◆ **WHAT IS EXPECTED**:
Using the records below, copy out exactly the line that contains "Describe how this" and every line that follows it, up to and including the last, and no others.

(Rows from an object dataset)
********************

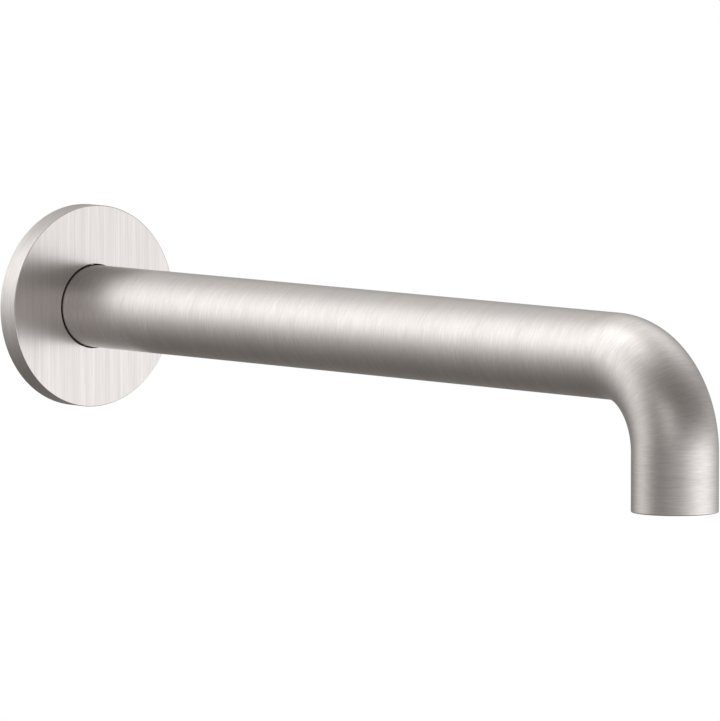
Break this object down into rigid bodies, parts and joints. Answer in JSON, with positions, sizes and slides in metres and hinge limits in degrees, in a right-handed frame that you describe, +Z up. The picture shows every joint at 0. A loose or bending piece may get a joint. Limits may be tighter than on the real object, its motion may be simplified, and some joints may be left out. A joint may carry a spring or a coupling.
{
  "type": "wall mounted bath spout",
  "caption": "Round-tube wall mounted bath spout: a long straight tube with a short down-turned outlet, a round wall flange, a recessed aerator and a slip-fit wall nipple.",
  "frame": {"origin": "centre of the wall flange's back face, on the finished wall and on the tube's axis", "axes": "+Z up; -Y out of the wall along the spout, +Y into the wall along the nipple; +X to the right of someone facing the wall"},
  "size_m": [0.0616, 0.3075, 0.0735],
  "materials": {
    "brushed_nickel": "brushed nickel plate on brass, brushed round the tube",
    "brass": "machined brass",
    "steel": "plain stainless steel",
    "rubber": "matt black nitrile rubber",
    "foam": "closed-cell foam",
    "plastic": "moulded acetal",
    "fibre": "red vulcanised fibre"
  },
  "bodies": {
    "spout": {"connection_nipple": "brass", "nipple_seal_washer": "fibre", "nipple_o_ring_front": "rubber", "nipple_o_ring_rear": "rubber", "spout_tube": "brushed_nickel", "inlet_socket": "brass", "outlet_bush": "brass"},
    "flange_ring": {"flange_o_ring": "rubber"},
    "flange": {"wall_flange": "brushed_nickel", "flange_wall_gasket": "foam"},
    "set_screw": {"set_screw": "steel"},
    "aerator_seal": {"aerator_seal_washer": "rubber"},
    "aerator": {"aerator_shell": "brushed_nickel", "aerator_strainer": "plastic", "aerator_jet_plate": "plastic", "aerator_mixing_ring": "plastic", "aerator_upper_screen": "plastic", "aerator_lower_screen": "plastic"}
  },
  "joints": [
    {"name": "flange_slide", "type": "slide", "parent": "spout", "child": "flange_ring", "axis": [0, -1, 0], "range_m": [0, 0.24]},
    {"name": "flange_turn", "type": "hinge", "parent": "flange_ring", "child": "flange", "pos_m": [0, 0, 0], "axis": [0, -1, 0], "continuous": true},
    {"name": "set_screw_travel", "type": "slide", "parent": "spout", "child": "set_screw", "axis": [0, 0, -1], "range_m": [0, 0.004]},
    {"name": "aerator_drop", "type": "slide", "parent": "spout", "child": "aerator_seal", "axis": [0, 0, -1], "range_m": [0, 0.006]},
    {"name": "aerator_unscrew", "type": "hinge", "parent": "aerator_seal", "child": "aerator", "pos_m": [0, -0.275, -0.0342], "axis": [0, 0, -1], "range_deg": [0, 2160]}
  ],
  "couplings": [
    {"joint": "aerator_drop", "follows": "aerator_unscrew", "m_per_rad": 0.00015915}
  ]
}
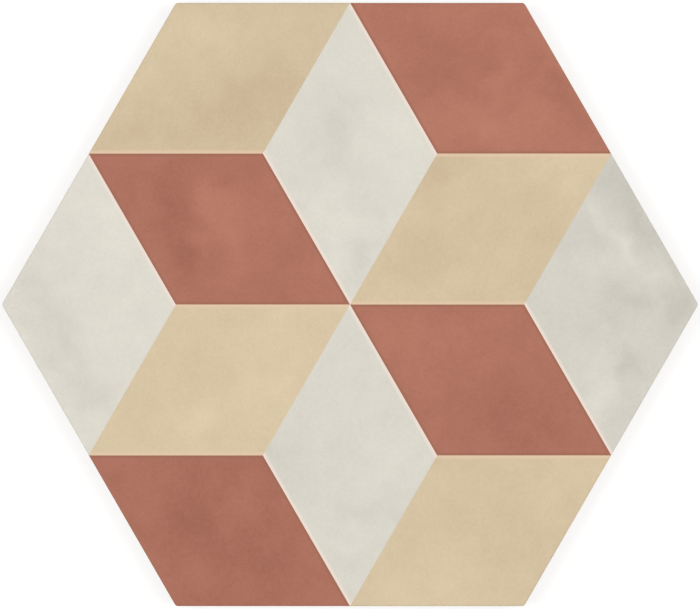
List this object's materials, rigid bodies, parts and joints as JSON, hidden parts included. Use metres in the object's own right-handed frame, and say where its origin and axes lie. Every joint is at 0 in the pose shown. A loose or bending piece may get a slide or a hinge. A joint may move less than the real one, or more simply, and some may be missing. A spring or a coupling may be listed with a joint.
{
  "type": "hexagon floor tile",
  "caption": "Flat hexagonal porcelain floor tile with a tumbling-block print in cream, terracotta and pale grey, an eased face edge and a keyed back.",
  "frame": {"origin": "centre of the bedding plane, under the middle of the tile", "axes": "+Z from the keyed back to the glazed face, +X through two opposite corners, +Y square to two opposite sides"},
  "size_m": [0.2652, 0.23, 0.009],
  "materials": {
    "fired_porcelain": "matte"
  },
  "bodies": {
    "root": {"hexagon_tile": "fired_porcelain"}
  },
  "joints": []
}
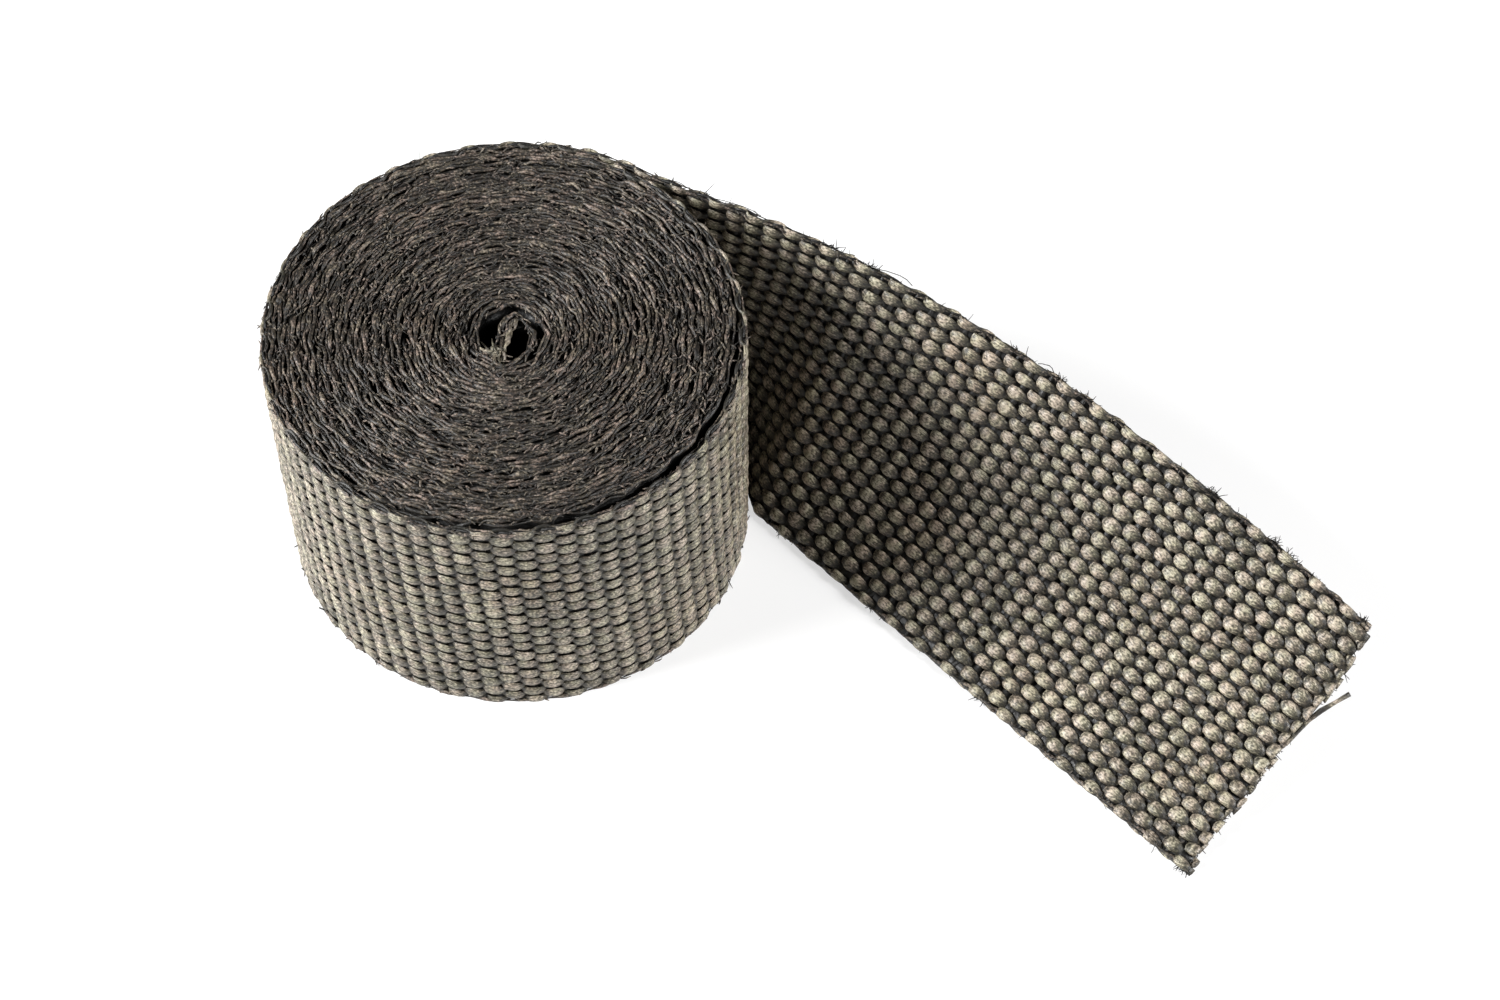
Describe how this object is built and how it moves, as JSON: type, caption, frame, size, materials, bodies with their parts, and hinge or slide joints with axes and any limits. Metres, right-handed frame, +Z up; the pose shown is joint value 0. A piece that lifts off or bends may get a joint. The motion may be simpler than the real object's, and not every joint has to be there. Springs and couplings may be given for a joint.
{
  "type": "exhaust heat wrap",
  "caption": "Roll of woven glass fibre exhaust heat wrap tape standing on its end, with the tape's loose end leaving the roll and leaning back.",
  "frame": {"origin": "on the roll's axis, on the floor that the roll stands on", "axes": "+Z up along the roll's axis, +X towards the side that the loose end runs to, +Y away from the side that the loose end runs to as well"},
  "size_m": [0.1781, 0.1115, 0.05],
  "materials": {
    "woven_tape": "plain woven glass fibre, graphite grey, matt with fine glints"
  },
  "bodies": {
    "root": {"wrap_tape": "woven_tape"}
  },
  "joints": []
}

********************

◆ **WRITTEN RESPONSE**:
Describe how this object is built and how it moves, as JSON: type, caption, frame, size, materials, bodies with their parts, and hinge or slide joints with axes and any limits. Metres, right-handed frame, +Z up; the pose shown is joint value 0. A piece that lifts off or bends may get a joint. The motion may be simpler than the real object's, and not every joint has to be there. Springs and couplings may be given for a joint.
{
  "type": "exhaust heat wrap",
  "caption": "Roll of woven glass fibre exhaust heat wrap tape standing on its end, with the tape's loose end leaving the roll and leaning back.",
  "frame": {"origin": "on the roll's axis, on the floor that the roll stands on", "axes": "+Z up along the roll's axis, +X towards the side that the loose end runs to, +Y away from the side that the loose end runs to as well"},
  "size_m": [0.1781, 0.1115, 0.05],
  "materials": {
    "woven_tape": "plain woven glass fibre, graphite grey, matt with fine glints"
  },
  "bodies": {
    "root": {"wrap_tape": "woven_tape"}
  },
  "joints": []
}